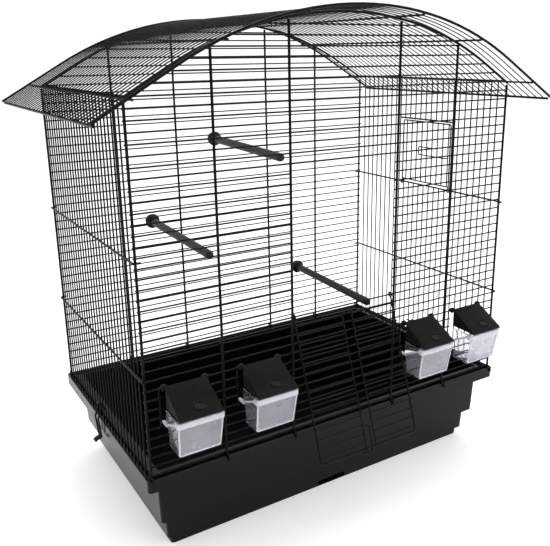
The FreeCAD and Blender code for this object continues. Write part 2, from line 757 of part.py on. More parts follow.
def make_hood(number, middle):
    """Feeder hood: a sloping plate with cheeks, a finger grip and two hinge knuckles."""
    body = new_body(f"feeder_{number}_hood")
    outer = size("knuckle_radius")
    plate = size("hood_plate")
    width = size("hood_width")
    end = -size("hood_length")
    under = outer - plate
    slab(body, [(-1.8, outer), (end, outer), (end, under), (-1.8, under)], "0", "dims.hood_width")
    slope = math.radians(size("hood_slope"))

    def tilted(y, z):
        """A place beside the hinge line, seen in the sloping hood's own plane."""
        return (y * math.cos(slope) + z * math.sin(slope), z * math.cos(slope) - y * math.sin(slope))

    level = -size("cheek_drop")
    tip = (level - under * math.cos(slope)) / math.sin(slope)
    cheek = [(-4.0, outer), (tip, outer), (tip, under), tilted(-4.6, level), tilted(-4.6, -2.0)]
    for side in ("-1", "1"):
        slab(body, cheek, f"{side} * (dims.hood_width - 1.6) / 2", "1.6")
    for side in ("-1", "1"):
        place = f"{side} * (dims.hood_width - dims.knuckle_width) / 2"
        knuckle = new_sketch(body, "YZ_Plane", place)
        knuckle.addGeometry(Part.Circle(Vector(0, 0, 0), Vector(0, 0, 1), outer))
        knuckle.addGeometry(Part.Circle(Vector(0, 0, 0), Vector(0, 0, 1), 1.3))
        for circle in (0, 1):
            knuckle.addConstraint(Sketcher.Constraint("Coincident", circle, 3, -1, 1))
        constrain(knuckle, "dims.knuckle_radius", "Radius", 0)
        constrain(knuckle, "dims.bar_dia / 2 + dims.eye_gap", "Radius", 1)
        pad(body, knuckle, "dims.knuckle_width", symmetric=True)
    # finger grip: an oval rim with slanted ribs inside it, near the front edge
    rim = new_sketch(body, "XY_Plane", "dims.knuckle_radius - 0.5")
    centre = Vector(0, end + 13.0, 0)
    rim.addGeometry(Part.Ellipse(centre + Vector(7.8, 0, 0), centre + Vector(0, 6.6, 0), centre))
    rim.addGeometry(Part.Ellipse(centre + Vector(6.6, 0, 0), centre + Vector(0, 5.4, 0), centre))
    pad(body, rim, "1.5")
    ribs = new_sketch(body, "XY_Plane", "dims.knuckle_radius - 0.5")
    for step in (-3.4, 0.0, 3.4):
        lean = 1.6
        half_rib, half_run = 0.6, 4.3 - abs(step) * 0.3
        corners = [(-half_rib - lean, -half_run), (half_rib - lean, -half_run)]
        corners += [(half_rib + lean, half_run), (-half_rib + lean, half_run)]
        points = [centre + Vector(step + x, y, 0) for x, y in corners]
        for start, finish in zip(points, points[1:] + points[:1]):
            ribs.addGeometry(Part.LineSegment(start, finish))
    pad(body, ribs, "1.3")
    # two moulded studs near the hinge
    studs = new_sketch(body, "XY_Plane", "dims.knuckle_radius - 0.5")
    for side in (-1, 1):
        studs.addGeometry(Part.Circle(Vector(side * 6.5, -9.0, 0), Vector(0, 0, 1), 1.6))
    pad(body, studs, "1.1")
    body.Placement = Placement(Vector(middle, -BAR_Y, HOOD_Z), Rotation(X_AXIS, size("hood_slope")))


def make_cup(number, middle):
    """Clear feeder cup with a leaning front, a lip band and a low back wall. A rim runs
    down each side to a peg behind, and a thin upstand closes the gap under the hood."""
    body = new_body(f"feeder_{number}_cup")
    wall = "dims.cup_wall"

    def outline(height, width, depth, shrink, radius):
        """The cup's outline at one height, its back wall always in the same plane."""
        sketch = new_sketch(body, "XY_Plane", height)
        sketch.setExpression("AttachmentOffset.Base.y", f"-({depth}) / 2")
        across = f"{width} - 2 * ({shrink})"
        along = f"{depth} - 2 * ({shrink})"
        rounded_rectangle(sketch, across, along, radius)
        return sketch

    foot = ("dims.foot_width", "dims.foot_depth")
    mouth = ("dims.cup_width", "dims.cup_depth")
    lower = outline("0", *foot, "0", "3.5")
    loft(body, "AdditiveLoft", lower, outline("dims.cup_height", *mouth, "0", "3.5"))
    band = new_sketch(body, "XY_Plane", "dims.cup_height - dims.lip_band")
    half_lip = "dims.lip_width / 2"
    rectangle(band, f"-{half_lip}", half_lip, "-dims.lip_depth", "-dims.cup_depth + 5")
    pad(body, band, "dims.lip_band")
    lower = outline(wall, *foot, wall, "2.2")
    upper = outline("dims.cup_height + 0.05", *mouth, wall, "2.2")
    loft(body, "SubtractiveLoft", lower, upper)

    # the side walls fall towards the low back wall
    lip = size("cup_height")
    front = -size("cup_depth") + 5.0
    low = lip - size("back_drop")
    above = [(front, lip + 1.0), (front, lip - 1.5), (1.0, low), (1.0, lip + 1.0)]
    cut = new_sketch(body, "YZ_Plane")
    closed_outline(cut, above)
    pocket = body.newObject("PartDesign::Pocket", "sloping_rim")
    pocket.Profile = cut
    pocket.Type = 0
    pocket.SideType = 2
    pocket.setExpression("Length", "dims.lip_width + 4")

    rim = [(front - 1.0, lip - 1.5), (0.0, low), (0.0, low - 2.2), (front - 1.0, lip - 3.7)]
    upstand = [(front - 2.0, lip - 2.0), (front - 2.0, lip), (-0.5, lip + 0.9), (-0.5, low - 1.0)]
    for side in ("-1", "1"):
        slab(body, rim, f"{side} * (dims.cup_width - 0.6) / 2", "2.6")
        slab(body, upstand, f"{side} * (dims.cup_width - 1.8) / 2", "1.0")
    # pegs that pass through the opening and rest on its lower bar
    pegs = new_sketch(body, "XZ_Plane", "2")
    for side in (-1, 1):
        place = Vector(side * (size("cup_width") / 2 - 1.2), low - 1.5, 0)
        pegs.addGeometry(Part.Circle(place, Vector(0, 0, 1), 1.9))
    block = pad(body, pegs, "12")
    block.Reversed = True
    body.Placement = Placement(Vector(middle, CUP_BACK, CUP_Z), Rotation())


# ---------------------------------------------------------------- perches

# centre line to each perch, and the space between bars that its screw passes
PERCHES = [(-120.5, 18.5), (-16.4, 28.5), (126.5, 8.5)]
PERCH_Y = BAR_Y - BAR_RADIUS - 0.5
NUT_START = 2 * BAR_RADIUS + 1.0


def turned(body, outline):
    """A solid of revolution round the Y axis from its half outline in the YZ plane."""
    sketch = new_sketch(body, "YZ_Plane")
    closed_outline(sketch, outline)
    solid = body.newObject("PartDesign::Revolution", f"{body.Name}_turn")
    solid.Profile = sketch
    solid.ReferenceAxis = (sketch, ["H_Axis"])
    solid.Angle = 360
    return solid


def make_perch(number, x, space):
    """One perch with its head disc inside the wall, and the nut outside it."""
    rod_radius = size("perch_dia") / 2
    head_radius = size("perch_head_dia") / 2
    head = size("perch_head")
    screw = size("perch_screw") / 2
    end = -head - size("perch_length")
    screw_end = 13.0
    body = new_body(f"perch_{number}")
    turned(
        body,
        [
            (screw_end, 0.0),
            (screw_end, screw),
            (0.0, screw),
            (0.0, head_radius),
            (-head + 1.0, head_radius),
            (-head, head_radius - 1.0),
            (-head, rod_radius),
            (end + 2.5, rod_radius),
            (end + 0.7, rod_radius - 1.2),
            (end, rod_radius - 3.2),
            (end, 0.0),
        ],
    )
    place = Placement(Vector(x, PERCH_Y, bar_z(space)), Rotation(X_AXIS, size("perch_droop")))
    body.Placement = place

    nut = new_body(f"perch_{number}_nut")
    bore = screw + 0.15
    turned(
        nut,
        [
            (NUT_START, bore),
            (NUT_START, head_radius - 1.5),
            (NUT_START + 2.0, head_radius - 1.5),
            (NUT_START + 2.6, rod_radius + 0.5),
            (NUT_START + 7.0, rod_radius),
            (NUT_START + 7.0, bore),
        ],
    )
    nut.Placement = place


# ---------------------------------------------------------------- tray clips

CLIP_Z = size("tray_height") + size("clip_rise")
RIM_X = HALF_WIDTH + size("rim_margin_x")


def make_clip(name, side):
    """Spring bail on the cage's side, hung on a pivot wire. It reaches over the rim and
    down past the skirt, and the curved tongue at its foot is what a finger pulls."""
    wire_radius = size("clip_wire") / 2
    half = size("side_pitch") / 2
    pivot = Vector(side * BRACE_X, CLIP_Y, CLIP_Z)
    reach = Vector(0, 3 * half, 0)
    group(f"{name}_clip_pivot", [rod(pivot - reach, pivot + reach, "brace_dia")])

    eye = BRACE_RADIUS + EYE_GAP + wire_radius
    out = side * (RIM_X + 4.2)
    foot = size("tray_height") - size("clip_drop")
    leg = [
        Vector(pivot.x + side * eye, 0, CLIP_Z),
        Vector(out, 0, size("tray_height") + 2.5),
        Vector(side * (RIM_X + 1.8), 0, foot),
    ]
    near = [point + Vector(0, CLIP_Y - half, 0) for point in leg]
    far = [point + Vector(0, CLIP_Y + half, 0) for point in reversed(leg)]
    bail = bent_wire(near + far, 3.5, size("clip_wire"))
    eyes = [ring(pivot + Vector(0, end * half, 0), Y_AXIS, eye, wire_radius) for end in (-1, 1)]

    # the tongue: a strip across the foot of the bail, curving outwards and down
    thick, radius = 1.8, 9.0
    turns = (-6, 22, 50)
    middle = Vector(side * (RIM_X + 1.9), CLIP_Y - size("tongue_width") / 2, foot - radius - 1.6)
    sweep = []
    for distance, order in ((radius + thick, turns), (radius, turns[::-1])):
        for turn in order:
            angle = math.radians(side * turn)
            sweep.append(middle + Vector(math.sin(angle), 0, math.cos(angle)) * distance)
    sides = [
        Part.Arc(*sweep[:3]).toShape(),
        Part.LineSegment(sweep[2], sweep[3]).toShape(),
        Part.Arc(*sweep[3:]).toShape(),
        Part.LineSegment(sweep[5], sweep[0]).toShape(),
    ]
    tongue = Part.Face(Part.Wire(sides)).extrude(Vector(0, size("tongue_width"), 0))
    feature(f"{name}_clip", bail.fuse(eyes + [tongue]))


# ---------------------------------------------------------------- the whole cage

make_tray()
make_wall("front", -1)
make_wall("back", 1)
make_feeder_frames()
make_side("left", -1)
make_side("right", 1)
make_roof()
make_rim_hooks()
make_front_door()
make_nest_door()
for feeder, feeder_x in enumerate(FEEDER_X, start=1):
    make_hood(feeder, feeder_x)
    make_cup(feeder, feeder_x)
for perch, (perch_x, perch_space) in enumerate(PERCHES, start=1):
    make_perch(perch, perch_x, perch_space)
make_clip("left", -1)
make_clip("right", 1)
doc.recompute()

# ---------------------------------------------------------------- checks and export

faulty = [item.Name for item in doc.Objects if {"Invalid", "Error"} & set(item.State)]
if faulty:
    raise RuntimeError(f"these did not recompute: {faulty}")

KINDS = ("PartDesign::Body", "Part::Compound", "Part::Feature")
sub_parts = [item for item in doc.Objects if item.TypeId in KINDS]
for item in sub_parts:
    if item.Shape.isNull() or not item.Shape.isValid():
        raise RuntimeError(f"{item.Label} has no valid shape")

os.makedirs("parts", exist_ok=True)
for item in sub_parts:
    item.Shape.exportStep(f"parts/{item.Label}.step")
    print(item.Label, len(item.Shape.Solids), "solids,", round(item.Shape.Volume), "mm3")
print(len(sub_parts), "sub-parts")
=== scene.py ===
import json
import math

import bmesh
import bpy
from mathutils import Matrix, Vector


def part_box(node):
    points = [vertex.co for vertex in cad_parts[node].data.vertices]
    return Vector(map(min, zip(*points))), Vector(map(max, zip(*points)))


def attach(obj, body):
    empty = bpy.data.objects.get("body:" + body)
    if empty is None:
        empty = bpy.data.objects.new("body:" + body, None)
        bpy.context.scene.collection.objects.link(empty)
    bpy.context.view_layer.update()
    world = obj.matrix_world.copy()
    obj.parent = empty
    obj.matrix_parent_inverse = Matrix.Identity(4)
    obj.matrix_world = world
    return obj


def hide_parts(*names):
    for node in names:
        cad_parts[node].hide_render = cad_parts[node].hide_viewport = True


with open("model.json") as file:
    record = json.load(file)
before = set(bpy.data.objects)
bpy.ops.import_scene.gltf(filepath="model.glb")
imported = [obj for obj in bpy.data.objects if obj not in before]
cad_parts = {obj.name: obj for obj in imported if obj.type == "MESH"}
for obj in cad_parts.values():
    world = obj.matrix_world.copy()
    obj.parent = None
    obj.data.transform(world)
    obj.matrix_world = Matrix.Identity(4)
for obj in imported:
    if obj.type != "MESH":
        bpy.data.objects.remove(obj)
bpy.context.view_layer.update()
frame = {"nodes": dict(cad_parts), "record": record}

# shapes are drawn in millimetres, and show() brings them to metres
MM = 0.001
UP = Vector((0, 0, 1))
ACROSS = Vector((1, 0, 0))


# ---------------------------------------------------------------- node helpers

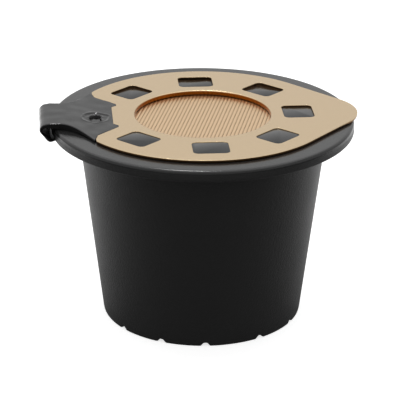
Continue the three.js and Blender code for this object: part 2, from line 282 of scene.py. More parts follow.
# Cup

def notch_height(a):
    """How far the foot's lower edge is raised at one angle."""
    pitch = 2 * math.pi / NOTCHES
    nearest = round(a / pitch)
    off = abs(a - nearest * pitch - math.radians(NOTCH_OFF[nearest % NOTCHES])) * FOOT_R
    slope = (NOTCH_MOUTH - NOTCH_TOP) / 2
    return NOTCH_DEPTH * smooth(1 - (off - NOTCH_TOP / 2) / slope)


def notched(r, z, a):
    """Moves a point of the foot ring up where a notch is, and leaves the rest."""
    inner = r < FOOT_R - FOOT_RING_W + NEAR
    reach = FOOT_DEPTH - FOOT_EDGE_ROUND if inner else NOTCH_FADE_Z
    if r < FOOT_R - FOOT_RING_W - NEAR or z >= reach:
        return r, z
    up = z + notch_height(a) * (1 - z / reach)
    if r > FOOT_R - FOOT_EDGE_ROUND - NEAR and not inner:
        r += TAPER * (up - z)
    return r, up


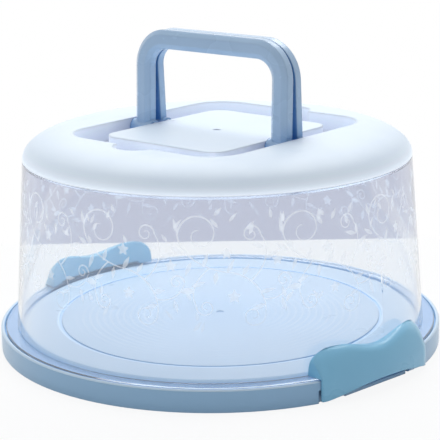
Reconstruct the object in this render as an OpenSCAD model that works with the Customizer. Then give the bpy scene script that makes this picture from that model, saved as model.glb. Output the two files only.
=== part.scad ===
// Round cake carrier: a low tray, a clear cover with a white cap, two folding handles in the
// cap and two hinged latches on the tray's rim. Millimetres, +Z up, the tray stands on Z = 0.
// X runs along the handles' grip; the latches sit latch_turn degrees round from that line.

/* [Tray] */
// Outer diameter of the tray
tray_d = 290; // [270:1:330]
// Height of the rim above the table
rim_h = 13.9; // [13:0.1:18]
// Thickness of the tray's plastic
tray_wall = 2.4; // [1.6:0.1:3]
// Width of the raised lip round the edge
lip_w = 2.4; // [1.6:0.1:4]
// Depth of the channel inside the lip, where the cover sits
channel_depth = 3.4; // [3:0.1:4]
// Height of the cake plate above the rim
plate_rise = 0.8; // [0:0.1:4]
// Width of the sloped edge of the cake plate
plate_bevel = 3; // [1:0.1:6]
// Diameter of the centring groove in the plate
groove_d = 212; // [120:1:240]
// Width of the centring groove
groove_w = 1.8; // [1:0.1:4]
// Depth of the centring groove
groove_depth = 0.8; // [0.4:0.1:1.2]
// Number of straight ribs under the plate
rib_count = 12; // [6:1:24]
// Height of the ribs under the plate
rib_h = 5; // [2:0.5:7]
// Depth from the tray's edge to the wall behind a latch
latch_wall_back = 5.5; // [4:0.1:8]
// Thickness of the ribs under the plate
rib_t = 1.6; // [1:0.1:3]

/* [Clear cover] */
// Height of the seam between cover and cap above the table
seam_h = 124; // [100:1:180]
// Outer radius of the cover at the seam
seam_r = 126; // [118:1:130]
// Thickness of the clear wall
cover_wall = 1.8; // [1.2:0.1:3]
// Width of the flange round the cover's foot
flange_w = 7.5; // [5:0.5:10]
// Thickness of the flange
flange_t = 3.6; // [2:0.1:4]
// Width of the ledge that carries the cap
ledge_w = 12; // [8:1:20]
// Height of the collar that centres the cap
collar_h = 3; // [1:0.5:3]

/* [White cap] */
// Height of the cap from the seam to its top
cap_rise = 16.4; // [15:0.1:24]
// Thickness of the cap's plastic
cap_wall = 2.2; // [1.6:0.1:2.8]
// Depth of the recess that takes the folded handles
recess_depth = 12.2; // [12:0.1:14]
// Corner radius of the recess
recess_corner = 24; // [18:1:28]
// Corner radius of the raised panel inside the recess
panel_corner = 12; // [6:1:18]
// Drop of the panel below the cap's top
panel_drop = 2.1; // [0:0.1:4]
// Diameter of the round finger notches in the recess edge
notch_d = 30; // [20:1:36]
// How far a finger notch reaches past the recess
notch_reach = 11.6; // [6:0.1:12]

/* [Handles] */
// Outer width of a handle
handle_w = 128; // [110:1:134]
// Height from the pivot to the top of a handle
handle_rise = 66.7; // [58:0.1:72]
// Width of the grip and the legs
grip_w = 12.4; // [9:0.1:15]
// Thickness of the grip and the legs
grip_t = 7.6; // [6:0.1:7.9]
// Width of the sloped edges on the outer face of the grip
grip_bevel = 3.2; // [1:0.1:4]
// Depth of those sloped edges
bevel_drop = 2.2; // [0.6:0.1:3]
// Outer corner radius of a handle
handle_corner = 25; // [18:1:32]
// Distance between the pivot lines of the two handles
pivot_spread = 12.4; // [12:0.1:16]
// Depth of the pivots below the cap's top
pivot_drop = 6.1; // [6:0.1:6.4]
// Radius of the round hubs at the feet of the handles
hub_r = 5.7; // [5:0.1:5.8]
// Diameter of the handle pins
handle_pin_d = 4; // [3:0.1:5]
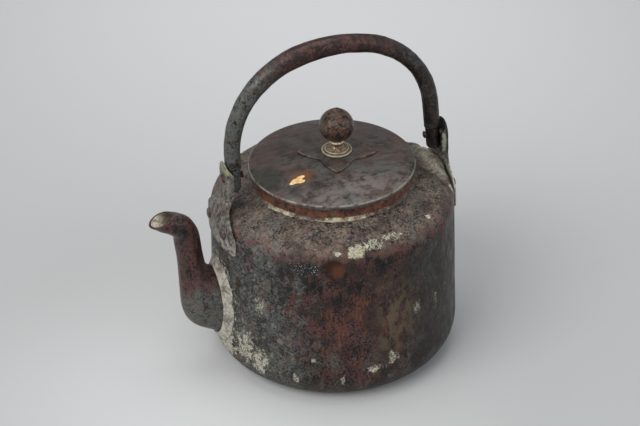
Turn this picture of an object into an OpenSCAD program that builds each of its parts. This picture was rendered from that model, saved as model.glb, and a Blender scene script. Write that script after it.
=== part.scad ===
// Sheet-copper water kettle: a raised pot with a collar, a soldered gooseneck spout,
// a bail handle pinned in two riveted ears, and a lift-off lid with a ball knob.
// Frame: origin at the centre of the base, +Z up, spout towards -X, Y = 0 is the mirror plane.
// All lengths are in millimetres.

/* [Body] */
// Radius of the wall just above the rounded bottom edge
wall_low_r = 88; // [87:0.25:89]
// Radius of the wall just under the shoulder
wall_top_r = 85; // [84.5:0.25:85.5]
// Radius of the rounded bottom edge
bottom_edge_r = 22; // [16:1:24]
// Height at which the lines of the wall and of the shoulder would meet
shoulder_z = 123; // [121:0.5:124]
// Slope of the shoulder, in degrees
shoulder_slope = 19.7; // [18:0.1:21]
// Radius of the rounded shoulder edge
shoulder_edge_r = 13; // [10:1:14]
// Thickness of the pot's sheet
sheet = 1.5; // [1:0.1:2]

/* [Collar and lid] */
// Outer radius of the collar
collar_r = 56.4; // [54:0.2:57]
// Height of the collar above the shoulder
collar_h = 10.8; // [9:0.2:12]
// Thickness of the collar's sheet
collar_sheet = 1.4; // [1:0.1:1.8]
// Height of the lid's dome above its edge
lid_rise = 7.2; // [5:0.2:9]
// Depth of the lid's turned-down edge
lid_skirt = 3.2; // [2.6:0.2:5]
// Thickness of the lid's sheet
lid_sheet = 1.3; // [1:0.1:1.6]
// Depth of the ring under the lid
flange_h = 11; // [8:0.5:13]

/* [Knob] */
// Radius of the hollow ball
ball_r = 12.1; // [11:0.1:12.4]
// Height of the ball's centre above the top of the lid
ball_rise = 20.5; // [19.5:0.1:21.5]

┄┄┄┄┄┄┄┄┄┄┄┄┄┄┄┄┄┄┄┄

Pull out each line containing the word "record" and copy it.

[Response to this task]:
    record = json.load(file)
frame = {"nodes": dict(cad_parts), "record": record}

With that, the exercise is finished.